You start out happy that you have no hips or boobs. All of a sudden you get them, and it feels sloppy. Then just when you start liking them, they start drooping.
~ Cindy Crawford
So.
Time for me to pony up – I’m the one who charged my girlies to spill on “the one thing I love about my body” after all. Need to put my mouth where my money is. Or something.
And after some thought – I have nice eyes, damn good skin and FABULOUS, GLORIOUS hair – I’ve decided that the one thing I really love about my body is…
My boobs. Tits. Breasts.
So many names, so many attributes
I’m a curvy girl – always have been, always will be. To paraphrase the frazzled effeminate hotel desk clerk in This Is Spinal Tap -- I’m just as God made me, y’all. I’m *still* working like a madwoman to make myself curvy and healthy and I’d be very happy to get those curves down to a lovely shape.

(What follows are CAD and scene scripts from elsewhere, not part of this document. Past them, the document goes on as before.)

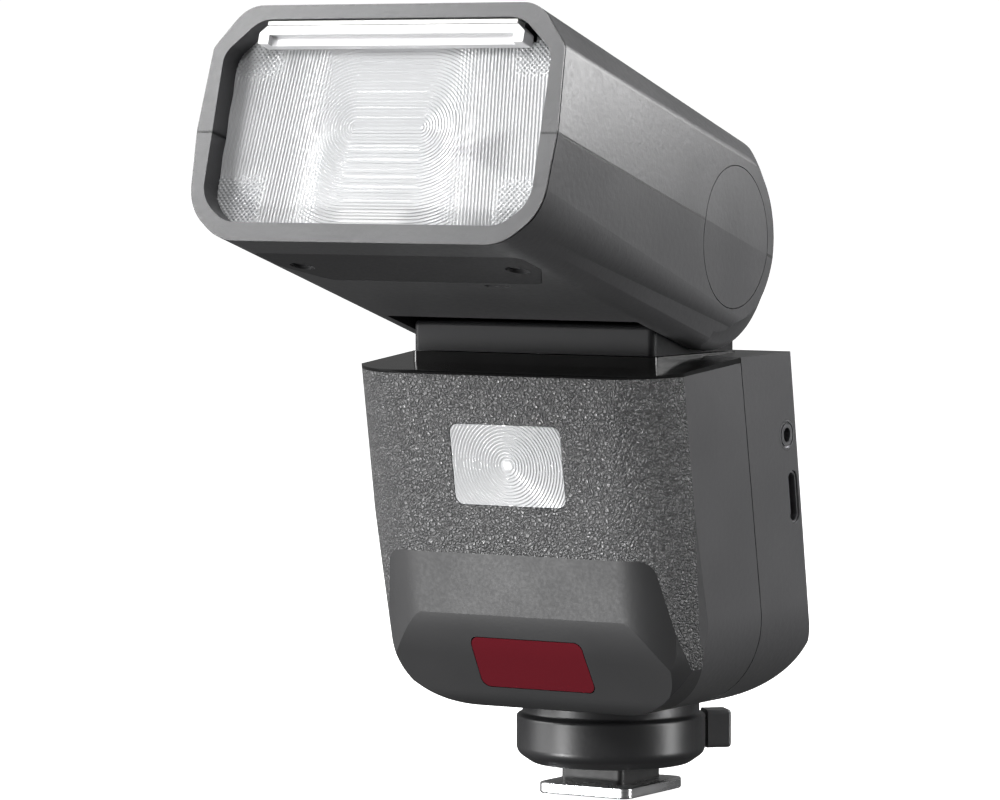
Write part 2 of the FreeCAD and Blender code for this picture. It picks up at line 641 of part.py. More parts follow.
def build_neck():
    block = neck_footprint(0, NECK_BOTTOM, NECK_SHELF)
    rim = [e for e in block.Edges if e.BoundBox.ZMin > NECK_SHELF - 1e-6]
    block = block.makeFillet(0.8, rim)
    drum = pivot_rod(DRUM_RADIUS, -NECK_HALF_WIDTH, NECK_HALF_WIDTH)
    drum_rims = [e for e in drum.Edges if e.BoundBox.XLength < 1e-6]
    drum = drum.makeFillet(0.8, drum_rims)
    housing = joined([block, drum])
    end = NECK_HALF_WIDTH - 2.4
    core = pivot_rod(DRUM_RADIUS - 2.0, -end, end).cut(pivot_rod(AXLE_RADIUS + 2.0, -40, 40))
    housing = housing.cut(core).cut(pivot_rod(AXLE_RADIUS, -40, 40))
    housing = housing.cut(swivel_rod(SWIVEL_RADIUS, 60, 83.0)).cut(swivel_rod(6.0, 60, 90))
    save("neck_housing", housing)
    reach = CAP_X - 0.2
    save("tilt_axle", pivot_rod(AXLE_RADIUS, -reach, reach).cut(pivot_rod(3.4, -40, 40)))
    washers = []
    for side in (-1, 1):
        near = Vector(side * NECK_HALF_WIDTH, PIVOT.y, PIVOT.z)
        far = Vector(side * (NECK_HALF_WIDTH + 0.55), PIVOT.y, PIVOT.z)
        washers.append(ring(9.0, AXLE_RADIUS, near, far))
    save("tilt_washers", *washers)
    save("swivel_tube", swivel_rod(SWIVEL_RADIUS, 69.2, 83.0).cut(swivel_rod(7.6, 60, 90)))
    clip = swivel_rod(12.0, 70.6, 72.2).cut(swivel_rod(SWIVEL_RADIUS, 60, 90))
    save("swivel_retainer", clip)
    bushing = joined([swivel_rod(SWIVEL_HOLE, 73.2, NECK_BOTTOM - 0.15), swivel_rod(13.0, 72.6, 73.6)])
    save("swivel_bushing", bushing.cut(swivel_rod(SWIVEL_RADIUS + RUNNING, 60, 90)))


# ---------------------------------------------------------------- head, level, facing -Y from the pivot
def head_placed(shape):
    return turned(shape, -HEAD_TILT, PIVOT)


def head_corner(index, f):
    """One corner of the head's section at a distance f ahead of the pivot: x, height and radius."""
    share = f / HEAD_LENGTH
    near = HEAD_AT_PIVOT[index]
    far = HEAD_AT_FRONT[index]
    x, u = [near[i] + (far[i] - near[i]) * share for i in (0, 1)]
    return x, u, far[2] if f > 0 else near[2]


def head_section(f, inset):
    side = [head_corner(i, f) for i in range(len(HEAD_AT_PIVOT))]
    points = [(x, u) for x, u, _ in side]
    radii = [radius for _, _, radius in side]
    points = points + [(-x, u) for x, u in reversed(points)]
    wire = outline(points, radii + radii[::-1], lambda p: Vector(p.x, -f, p.y))
    if inset:
        wire = wire.makeOffset2D(-inset)
    return wire


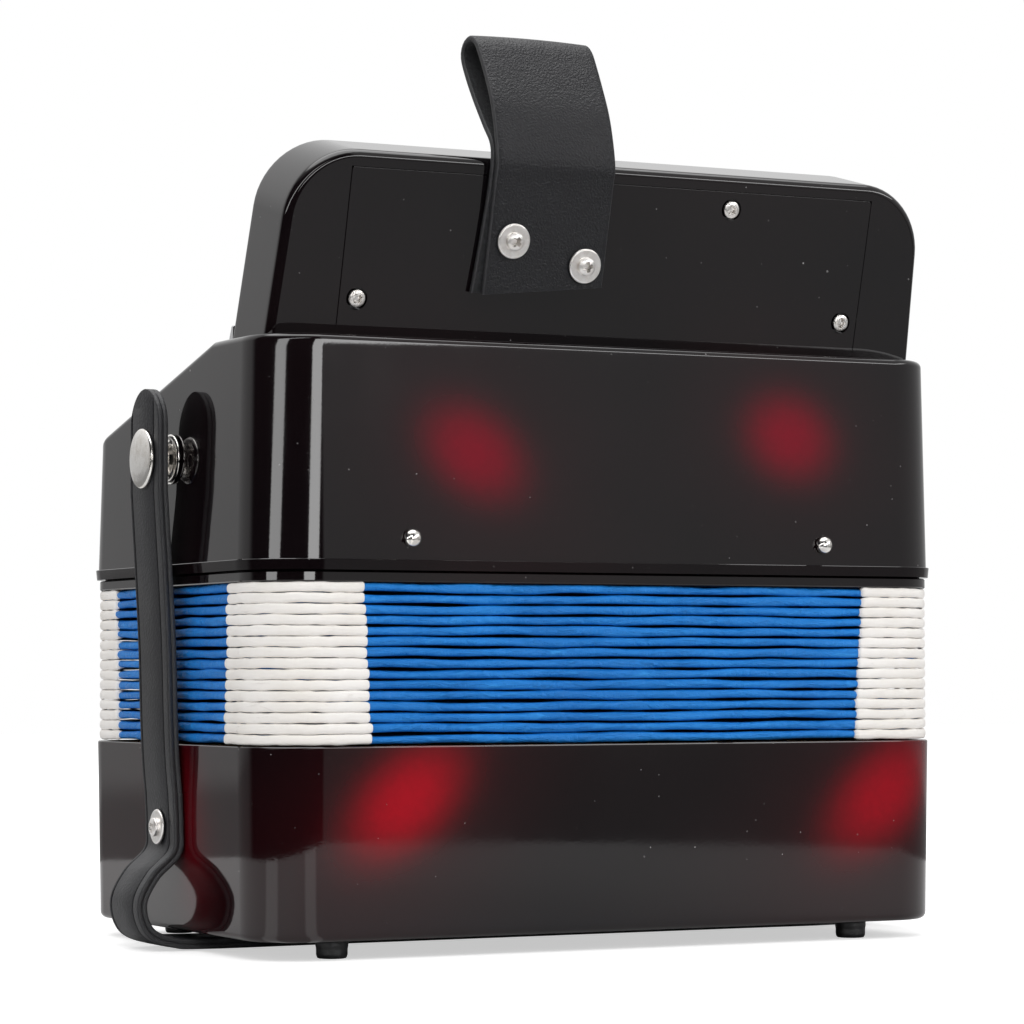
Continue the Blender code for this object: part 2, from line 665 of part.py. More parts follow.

My one fear is that I’m going to lose my rack with all my get-healthy energy. So far, so good, though. Doing lots of pec exercises to keep things bouncing yet behaving.
But make no mistake – I am not a woman who defines herself by her chest.
I just happen to like what’s there.
And yes – they’re real. And, from what I’ve been told, they are spectacular.
~ Mae West
I received my best confirmation on the quality of my bodaciousness one evening spent with a gal pal dancing and cavorting at a gay club here in town. My décolletage was recognized, fawned over and got a little action even (grope!). The boys loved my girls. There you are.
I could wax poetical here about how the breasts are a vehicle for nutrition and sustenance for the young and talk about how fulfilling breast feeding was for me. But I can’t – because Will was so early my body never reacted the way a normal post-partum body does and despite my very best efforts, I couldn't adequately do the breast feeding thing. Although I do have a great story about working with the lactation specialist at the hospital and having my breast milk shoot across the room and spray a doctor who was observing. I think we were asked to step out of the NICU after that, because our giggles were more than a little disruptive.
Anyhoo.
My breasts, for me, define my physicality as a chick. They make me feel feminine and confident all at the same time. Sometimes they command attention. Sometimes they are just there to give me a boost (damn underwire). And sometimes they’re just a counterbalance for my uber-cerebral self.
So yeah. My boobs are one thing I love about my body. Curvy rules, y’all.
And like Shania says – man, I feel like a woman when we’re in synch.




I'm glad you are bringing back the being bodacious series. I think it's important for us to look for things we love about ourselves.